(EXERCISE INSTRUCTIONS):
Output exactly the span of lines that begins at the line containing "write the pieces" and ends at the line containing "bpy.context.scene.collection.objects.link(empty)", both lines included.

(Stored items from a collection):
★ ★ ★ ★

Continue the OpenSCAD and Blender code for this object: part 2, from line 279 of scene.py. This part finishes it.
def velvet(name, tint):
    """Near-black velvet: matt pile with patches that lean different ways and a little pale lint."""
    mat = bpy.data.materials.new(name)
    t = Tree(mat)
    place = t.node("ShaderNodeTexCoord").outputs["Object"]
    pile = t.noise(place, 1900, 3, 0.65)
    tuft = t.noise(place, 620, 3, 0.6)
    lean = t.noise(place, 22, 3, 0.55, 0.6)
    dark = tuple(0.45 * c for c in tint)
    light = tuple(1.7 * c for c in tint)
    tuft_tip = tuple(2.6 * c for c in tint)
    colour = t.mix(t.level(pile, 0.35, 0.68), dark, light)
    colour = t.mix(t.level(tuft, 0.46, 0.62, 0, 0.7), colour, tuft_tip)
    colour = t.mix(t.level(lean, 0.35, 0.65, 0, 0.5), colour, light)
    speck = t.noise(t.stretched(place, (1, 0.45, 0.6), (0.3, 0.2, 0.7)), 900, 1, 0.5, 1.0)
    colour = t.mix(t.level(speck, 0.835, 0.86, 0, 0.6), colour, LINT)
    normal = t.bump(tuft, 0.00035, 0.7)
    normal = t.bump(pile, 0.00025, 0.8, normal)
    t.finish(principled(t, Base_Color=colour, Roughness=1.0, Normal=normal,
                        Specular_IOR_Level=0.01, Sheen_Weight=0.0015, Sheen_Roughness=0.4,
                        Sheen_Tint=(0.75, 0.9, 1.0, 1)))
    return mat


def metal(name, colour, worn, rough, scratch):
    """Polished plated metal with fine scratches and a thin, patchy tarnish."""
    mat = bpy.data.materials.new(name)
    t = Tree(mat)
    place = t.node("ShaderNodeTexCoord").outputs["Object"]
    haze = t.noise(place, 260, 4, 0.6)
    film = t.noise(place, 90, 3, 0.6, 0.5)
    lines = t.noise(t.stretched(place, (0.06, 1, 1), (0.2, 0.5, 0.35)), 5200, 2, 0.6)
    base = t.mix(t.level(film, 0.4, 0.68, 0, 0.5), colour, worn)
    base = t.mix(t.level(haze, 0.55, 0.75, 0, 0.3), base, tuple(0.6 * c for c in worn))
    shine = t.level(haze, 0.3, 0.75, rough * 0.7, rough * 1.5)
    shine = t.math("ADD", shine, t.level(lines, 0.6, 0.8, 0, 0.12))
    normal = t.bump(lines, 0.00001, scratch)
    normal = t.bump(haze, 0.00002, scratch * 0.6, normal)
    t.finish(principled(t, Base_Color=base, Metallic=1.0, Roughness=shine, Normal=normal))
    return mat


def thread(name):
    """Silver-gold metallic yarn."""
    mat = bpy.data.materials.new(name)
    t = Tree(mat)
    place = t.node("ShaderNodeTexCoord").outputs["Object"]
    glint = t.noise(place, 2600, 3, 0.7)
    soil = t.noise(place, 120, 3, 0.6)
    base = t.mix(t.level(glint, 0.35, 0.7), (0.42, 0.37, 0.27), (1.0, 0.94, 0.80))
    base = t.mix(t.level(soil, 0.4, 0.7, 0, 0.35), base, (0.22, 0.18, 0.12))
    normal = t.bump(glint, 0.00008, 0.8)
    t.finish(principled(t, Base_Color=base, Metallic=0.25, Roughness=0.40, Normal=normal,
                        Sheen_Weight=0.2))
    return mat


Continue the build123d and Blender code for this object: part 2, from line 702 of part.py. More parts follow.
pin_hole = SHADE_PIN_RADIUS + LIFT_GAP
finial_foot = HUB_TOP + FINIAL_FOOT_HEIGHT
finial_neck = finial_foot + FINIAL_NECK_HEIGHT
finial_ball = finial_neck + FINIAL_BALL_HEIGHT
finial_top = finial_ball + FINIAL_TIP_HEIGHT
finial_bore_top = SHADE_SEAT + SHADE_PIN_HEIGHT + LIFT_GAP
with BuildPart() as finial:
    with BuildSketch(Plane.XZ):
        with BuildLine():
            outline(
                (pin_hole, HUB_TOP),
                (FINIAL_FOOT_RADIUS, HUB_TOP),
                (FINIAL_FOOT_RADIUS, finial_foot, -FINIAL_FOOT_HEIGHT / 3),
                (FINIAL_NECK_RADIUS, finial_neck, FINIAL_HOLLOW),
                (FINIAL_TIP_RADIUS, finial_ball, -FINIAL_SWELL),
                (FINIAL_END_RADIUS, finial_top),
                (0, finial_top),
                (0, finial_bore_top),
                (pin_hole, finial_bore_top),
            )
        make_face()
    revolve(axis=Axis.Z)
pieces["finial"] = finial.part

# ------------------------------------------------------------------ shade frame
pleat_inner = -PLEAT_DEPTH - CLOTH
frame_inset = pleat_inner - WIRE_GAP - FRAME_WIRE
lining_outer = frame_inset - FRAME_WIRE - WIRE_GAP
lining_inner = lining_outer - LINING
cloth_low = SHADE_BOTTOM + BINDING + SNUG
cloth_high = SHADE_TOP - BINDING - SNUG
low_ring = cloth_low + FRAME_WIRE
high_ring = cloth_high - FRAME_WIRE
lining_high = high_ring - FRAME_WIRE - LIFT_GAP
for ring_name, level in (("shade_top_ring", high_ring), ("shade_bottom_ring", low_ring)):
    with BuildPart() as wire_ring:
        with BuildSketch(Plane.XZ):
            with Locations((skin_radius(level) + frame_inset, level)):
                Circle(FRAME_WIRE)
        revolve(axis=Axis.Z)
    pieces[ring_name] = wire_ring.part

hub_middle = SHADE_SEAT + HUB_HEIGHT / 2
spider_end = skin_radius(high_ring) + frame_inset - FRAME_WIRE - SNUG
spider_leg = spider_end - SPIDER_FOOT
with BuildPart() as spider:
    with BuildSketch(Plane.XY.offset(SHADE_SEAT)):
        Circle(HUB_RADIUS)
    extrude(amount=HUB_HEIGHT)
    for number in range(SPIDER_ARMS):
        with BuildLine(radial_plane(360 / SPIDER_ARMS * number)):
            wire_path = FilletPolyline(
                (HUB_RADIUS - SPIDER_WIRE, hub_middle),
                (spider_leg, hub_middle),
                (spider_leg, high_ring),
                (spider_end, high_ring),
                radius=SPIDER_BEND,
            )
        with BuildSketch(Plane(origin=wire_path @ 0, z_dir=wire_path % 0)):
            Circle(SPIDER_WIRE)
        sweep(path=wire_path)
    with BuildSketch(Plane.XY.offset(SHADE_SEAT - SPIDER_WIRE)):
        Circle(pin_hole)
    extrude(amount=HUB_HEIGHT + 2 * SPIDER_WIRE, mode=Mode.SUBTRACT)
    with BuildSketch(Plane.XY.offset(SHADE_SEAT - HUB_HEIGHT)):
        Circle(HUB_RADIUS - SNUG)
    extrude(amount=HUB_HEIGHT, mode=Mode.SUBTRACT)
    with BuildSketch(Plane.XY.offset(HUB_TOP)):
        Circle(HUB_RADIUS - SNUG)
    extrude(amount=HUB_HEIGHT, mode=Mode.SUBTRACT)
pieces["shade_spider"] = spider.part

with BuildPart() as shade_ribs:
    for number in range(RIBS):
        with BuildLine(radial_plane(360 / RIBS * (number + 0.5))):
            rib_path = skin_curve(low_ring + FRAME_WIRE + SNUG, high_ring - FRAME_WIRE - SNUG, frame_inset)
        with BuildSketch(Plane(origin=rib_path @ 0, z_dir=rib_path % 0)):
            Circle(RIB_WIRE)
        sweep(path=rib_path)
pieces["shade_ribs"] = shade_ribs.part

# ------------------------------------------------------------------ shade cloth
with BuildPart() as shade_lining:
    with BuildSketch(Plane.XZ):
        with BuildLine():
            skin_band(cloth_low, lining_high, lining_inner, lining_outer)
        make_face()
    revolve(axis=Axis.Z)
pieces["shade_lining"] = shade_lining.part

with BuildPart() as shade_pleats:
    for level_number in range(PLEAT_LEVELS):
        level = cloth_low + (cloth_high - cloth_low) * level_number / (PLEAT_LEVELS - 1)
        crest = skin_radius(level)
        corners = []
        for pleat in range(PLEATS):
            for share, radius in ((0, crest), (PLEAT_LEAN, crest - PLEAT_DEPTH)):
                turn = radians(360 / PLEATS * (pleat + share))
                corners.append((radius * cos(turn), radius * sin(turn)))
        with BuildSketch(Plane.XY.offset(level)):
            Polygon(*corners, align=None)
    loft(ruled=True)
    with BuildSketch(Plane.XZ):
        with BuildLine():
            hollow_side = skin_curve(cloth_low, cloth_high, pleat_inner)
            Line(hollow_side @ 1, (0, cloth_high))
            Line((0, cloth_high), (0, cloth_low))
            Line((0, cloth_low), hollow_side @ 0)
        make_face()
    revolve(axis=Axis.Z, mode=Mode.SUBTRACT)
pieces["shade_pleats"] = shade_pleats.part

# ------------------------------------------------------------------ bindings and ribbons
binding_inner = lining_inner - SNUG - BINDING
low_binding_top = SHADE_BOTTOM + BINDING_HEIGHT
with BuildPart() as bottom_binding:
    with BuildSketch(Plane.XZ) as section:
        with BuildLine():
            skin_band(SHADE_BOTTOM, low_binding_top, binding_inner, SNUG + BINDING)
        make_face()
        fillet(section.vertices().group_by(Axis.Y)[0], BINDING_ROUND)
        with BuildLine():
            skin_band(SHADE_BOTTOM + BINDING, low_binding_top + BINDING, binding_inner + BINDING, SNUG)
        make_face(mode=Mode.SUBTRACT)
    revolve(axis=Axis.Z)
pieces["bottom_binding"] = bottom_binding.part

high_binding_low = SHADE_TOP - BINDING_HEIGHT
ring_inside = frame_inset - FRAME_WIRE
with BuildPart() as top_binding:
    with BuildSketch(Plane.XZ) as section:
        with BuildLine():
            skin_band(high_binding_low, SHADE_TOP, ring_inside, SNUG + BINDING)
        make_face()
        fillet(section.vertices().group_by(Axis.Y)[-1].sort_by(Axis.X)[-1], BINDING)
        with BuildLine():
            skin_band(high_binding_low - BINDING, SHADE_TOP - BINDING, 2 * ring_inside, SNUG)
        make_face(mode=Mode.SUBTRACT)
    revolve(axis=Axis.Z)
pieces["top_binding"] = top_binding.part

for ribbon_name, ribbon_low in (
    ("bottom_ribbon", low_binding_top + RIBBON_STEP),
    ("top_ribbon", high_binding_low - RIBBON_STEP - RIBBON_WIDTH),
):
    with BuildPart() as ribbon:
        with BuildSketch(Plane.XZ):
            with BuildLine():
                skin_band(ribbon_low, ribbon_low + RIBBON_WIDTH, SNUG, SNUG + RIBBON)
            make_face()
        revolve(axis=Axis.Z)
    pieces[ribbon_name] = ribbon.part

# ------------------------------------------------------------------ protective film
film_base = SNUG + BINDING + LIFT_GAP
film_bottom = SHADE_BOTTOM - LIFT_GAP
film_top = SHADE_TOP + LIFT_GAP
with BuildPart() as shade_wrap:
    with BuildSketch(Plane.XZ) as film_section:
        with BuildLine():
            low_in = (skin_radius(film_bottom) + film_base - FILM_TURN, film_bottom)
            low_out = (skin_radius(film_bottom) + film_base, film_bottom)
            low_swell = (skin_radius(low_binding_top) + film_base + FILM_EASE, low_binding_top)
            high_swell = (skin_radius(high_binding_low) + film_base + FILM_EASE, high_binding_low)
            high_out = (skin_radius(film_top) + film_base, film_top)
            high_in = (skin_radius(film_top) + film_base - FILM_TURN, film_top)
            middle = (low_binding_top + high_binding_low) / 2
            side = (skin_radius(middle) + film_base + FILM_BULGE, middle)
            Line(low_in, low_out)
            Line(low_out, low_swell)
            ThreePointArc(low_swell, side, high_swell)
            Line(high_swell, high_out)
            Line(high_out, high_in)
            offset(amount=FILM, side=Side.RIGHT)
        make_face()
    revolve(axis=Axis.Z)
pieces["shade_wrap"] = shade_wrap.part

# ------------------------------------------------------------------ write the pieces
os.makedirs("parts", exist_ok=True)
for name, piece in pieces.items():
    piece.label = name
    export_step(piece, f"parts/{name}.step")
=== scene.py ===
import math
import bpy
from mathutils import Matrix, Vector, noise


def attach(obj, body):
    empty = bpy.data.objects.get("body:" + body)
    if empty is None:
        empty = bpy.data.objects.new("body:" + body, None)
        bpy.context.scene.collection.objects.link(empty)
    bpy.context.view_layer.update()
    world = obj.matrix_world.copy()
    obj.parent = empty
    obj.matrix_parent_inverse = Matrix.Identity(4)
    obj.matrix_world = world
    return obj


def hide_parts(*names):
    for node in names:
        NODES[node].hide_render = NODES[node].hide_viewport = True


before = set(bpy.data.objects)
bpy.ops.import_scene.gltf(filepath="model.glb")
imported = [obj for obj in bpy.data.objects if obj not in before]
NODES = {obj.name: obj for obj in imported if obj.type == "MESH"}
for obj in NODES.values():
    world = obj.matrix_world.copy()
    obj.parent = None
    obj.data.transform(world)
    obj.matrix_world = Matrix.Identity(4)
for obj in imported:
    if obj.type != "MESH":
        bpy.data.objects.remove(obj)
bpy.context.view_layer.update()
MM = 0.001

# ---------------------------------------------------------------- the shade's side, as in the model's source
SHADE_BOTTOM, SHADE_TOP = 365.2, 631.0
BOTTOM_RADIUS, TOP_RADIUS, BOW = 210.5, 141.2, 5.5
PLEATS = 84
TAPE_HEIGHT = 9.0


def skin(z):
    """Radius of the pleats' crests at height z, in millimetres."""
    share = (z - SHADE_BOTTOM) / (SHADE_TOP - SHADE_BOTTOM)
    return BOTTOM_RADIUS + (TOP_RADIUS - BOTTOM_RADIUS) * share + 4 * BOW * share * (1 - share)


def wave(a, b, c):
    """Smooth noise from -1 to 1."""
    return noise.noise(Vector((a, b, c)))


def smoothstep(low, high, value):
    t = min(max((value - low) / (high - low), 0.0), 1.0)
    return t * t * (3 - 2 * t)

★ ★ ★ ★

(PROBLEM SOLUTION):
# ------------------------------------------------------------------ write the pieces
os.makedirs("parts", exist_ok=True)
for name, piece in pieces.items():
    piece.label = name
    export_step(piece, f"parts/{name}.step")
=== scene.py ===
import math
import bpy
from mathutils import Matrix, Vector, noise


def attach(obj, body):
    empty = bpy.data.objects.get("body:" + body)
    if empty is None:
        empty = bpy.data.objects.new("body:" + body, None)
        bpy.context.scene.collection.objects.link(empty)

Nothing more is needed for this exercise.